Admitindo que um homem que tivesse uns 220-230 anos de idade hoje e conseguisse manter a lucidez, ele teria visto uma picada no meio da mata tornar-se uma rua mais larga para a passagem de um ou outro carro de bois ou de burros (essa rua, antiga estrada de Pinheiros ou de Sorocaba, existe desde tempos imemoriais como a trilha Tupiniquim, parte do "complexo viário" indígena do Peabiru) para depois ser prolongada até o topo do Caaguassu, junto à então futura avenida Paulista. Depois, no final do século XX, receberia seus primeiros trilhos para bondes a burros, substituídos no início do XX para trilhos mais robustos para os bonde elétricos.

Em meados dos anos 1960 seria duplicda e receberia um canteiro central. Enquanto isso, os bondes acabaram e os ônibus a invadiam cada vez mais, juntamente com automóveis e motocicletas. Se alguém pudesse ter acompanhado isto e contar histórias comparativas hoje para nós, imagine o que não seria!

É o que as fotografias tentam fazer. Porém, a fotografia mais antiga que já vi da rua da Consolação não é nem do início do século XX. É mais recente. O que posso contar sobre a rua é que eu a conheci bem mais estreita — largura equivalente a uma das pistas que tem hoje — com paralelepípedos e duas linhas de bonde, uma subindo e outra descendo, no centro da rua. Eu a vi tendo as casas de um dos lados sendo demolidas desde a Biblioteca Municipal até a avenida Paulista. Vi-a em obras de duplicação — outro dia vi fotografias destas obras e da avenida recém-aberta, em 1967/8.
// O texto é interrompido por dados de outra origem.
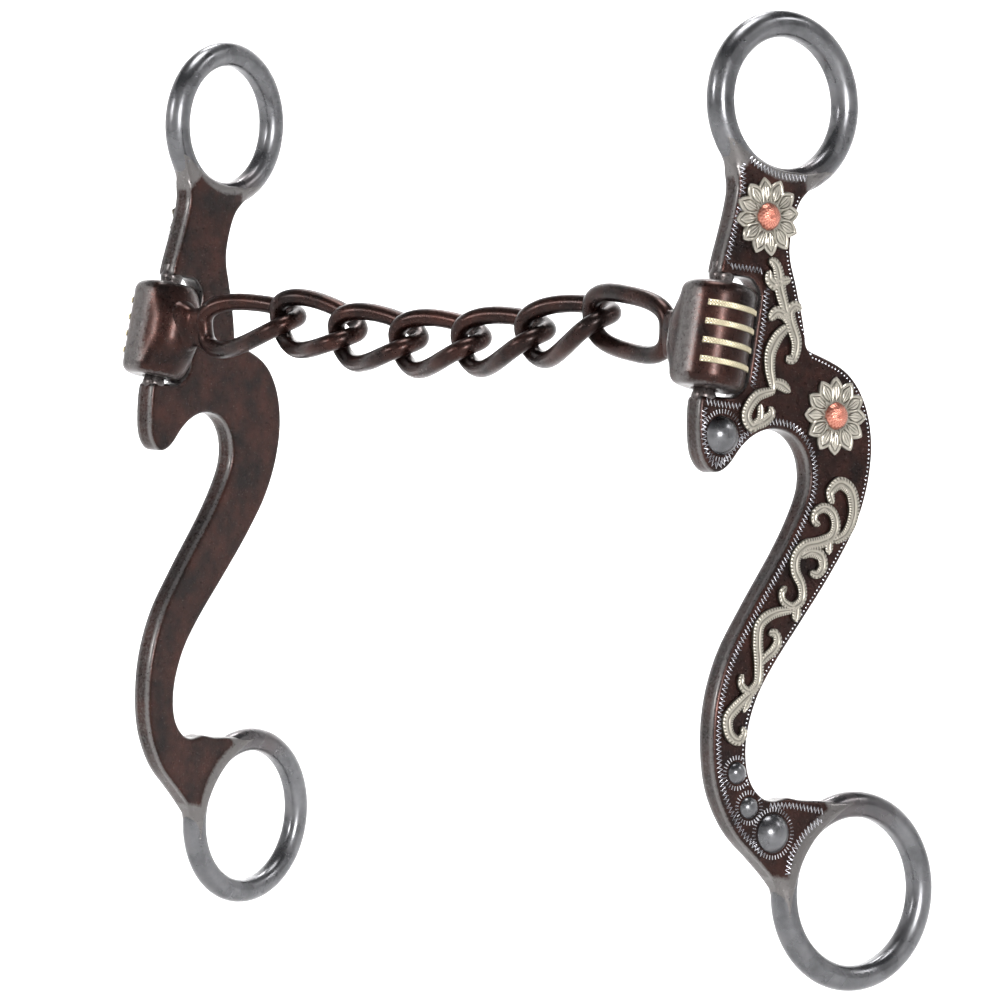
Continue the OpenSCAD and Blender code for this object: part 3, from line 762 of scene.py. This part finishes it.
def browned_steel(look):
    """Mild steel browned by controlled rusting and then oiled: a dark, faintly red, satin skin with
    fine grey speckle, rubbed back to grey metal wherever straps and hands wear it. On the cheek plates'
    rounded edges that grey is also a painted highlight."""
    material, tree, place = new_finish("browned_steel")
    worn = add(tree, "ShaderNodeAttribute", attribute_name="worn")
    # clouds 6 mm across tint the skin, and grains 0.5 mm across speckle it
    cloud = add(tree, "ShaderNodeTexNoise", {"Scale": 1 / 0.006, "Detail": 4.0, "Roughness": 0.6},
                {"Vector": (place, "Object")})
    grain = add(tree, "ShaderNodeTexNoise", {"Scale": 1 / 0.0005, "Detail": 3.0, "Roughness": 0.65},
                {"Vector": (place, "Object")})
    tint = add(tree, "ShaderNodeMapRange", {"From Min": 0.35, "From Max": 0.7}, {"Value": (cloud, "Fac")})
    skin_colour = add(tree, "ShaderNodeMix", {6: linear(look.brown_dark), 7: linear(look.brown_light)},
                      {0: (tint, "Result")}, data_type="RGBA")
    speck = add(tree, "ShaderNodeMapRange", {"From Min": 0.63, "From Max": 0.8, "To Max": 0.5},
                {"Value": (grain, "Fac")})
    specked = add(tree, "ShaderNodeMix", {7: linear(look.worn_steel)},
                  {0: (speck, "Result"), 6: (skin_colour, 2)}, data_type="RGBA")
    # wear breaks up along its border, where the grain decides which spots are rubbed through
    ragged = add(tree, "ShaderNodeMath", {1: 0.55}, {0: (grain, "Fac")}, operation="MULTIPLY")
    shifted = add(tree, "ShaderNodeMath", links={0: (worn, "Fac"), 1: (ragged, "Value")}, operation="ADD")
    bare = add(tree, "ShaderNodeMapRange", {"From Min": 0.55, "From Max": 1.0}, {"Value": (shifted, "Value")})
    colour = add(tree, "ShaderNodeMix", {7: linear(look.worn_steel)},
                 {0: (bare, "Result"), 6: (specked, 2)}, data_type="RGBA")
    rough = add(tree, "ShaderNodeMapRange",
                {"From Min": 0.3, "From Max": 0.75, "To Min": 0.24, "To Max": 0.42},
                {"Value": (grain, "Fac")})
    bump = add(tree, "ShaderNodeBump", {"Strength": 0.22, "Distance": 0.00006}, {"Height": (grain, "Fac")})
    oil = {"Coat Weight": 0.08, "Coat Roughness": 0.2}
    close_finish(tree, (colour, 2), (rough, "Result"), bump, 0.85, **oil)
    return material


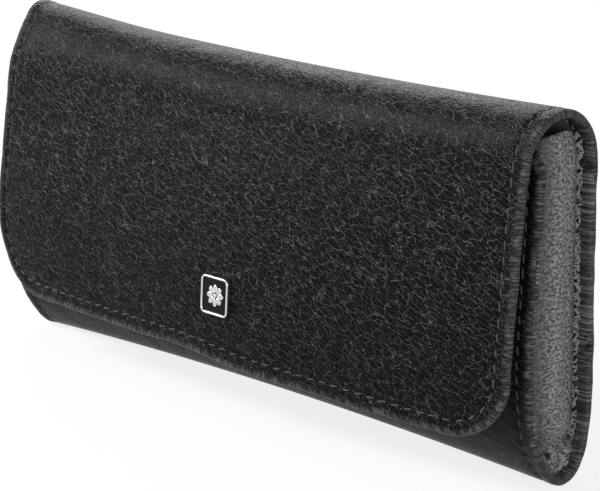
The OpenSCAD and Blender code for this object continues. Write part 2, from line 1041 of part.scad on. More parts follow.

Tenho, assim como muitas outras pessoas, diversas memórias de pontos de São Paulo. Só que o homem que não morreu — aquele, sim, morreu, mas não deveria — não existe e não pode contar duzentos anos de história nem ter fotografias de 200 anos, porque esta tecnologia nem existiu por todo esse tempo. Agora é fuçar as gavetas e impedir que memórias fotográficas sejam atiradas ao lixo por descaso ou qualquer outro motivo.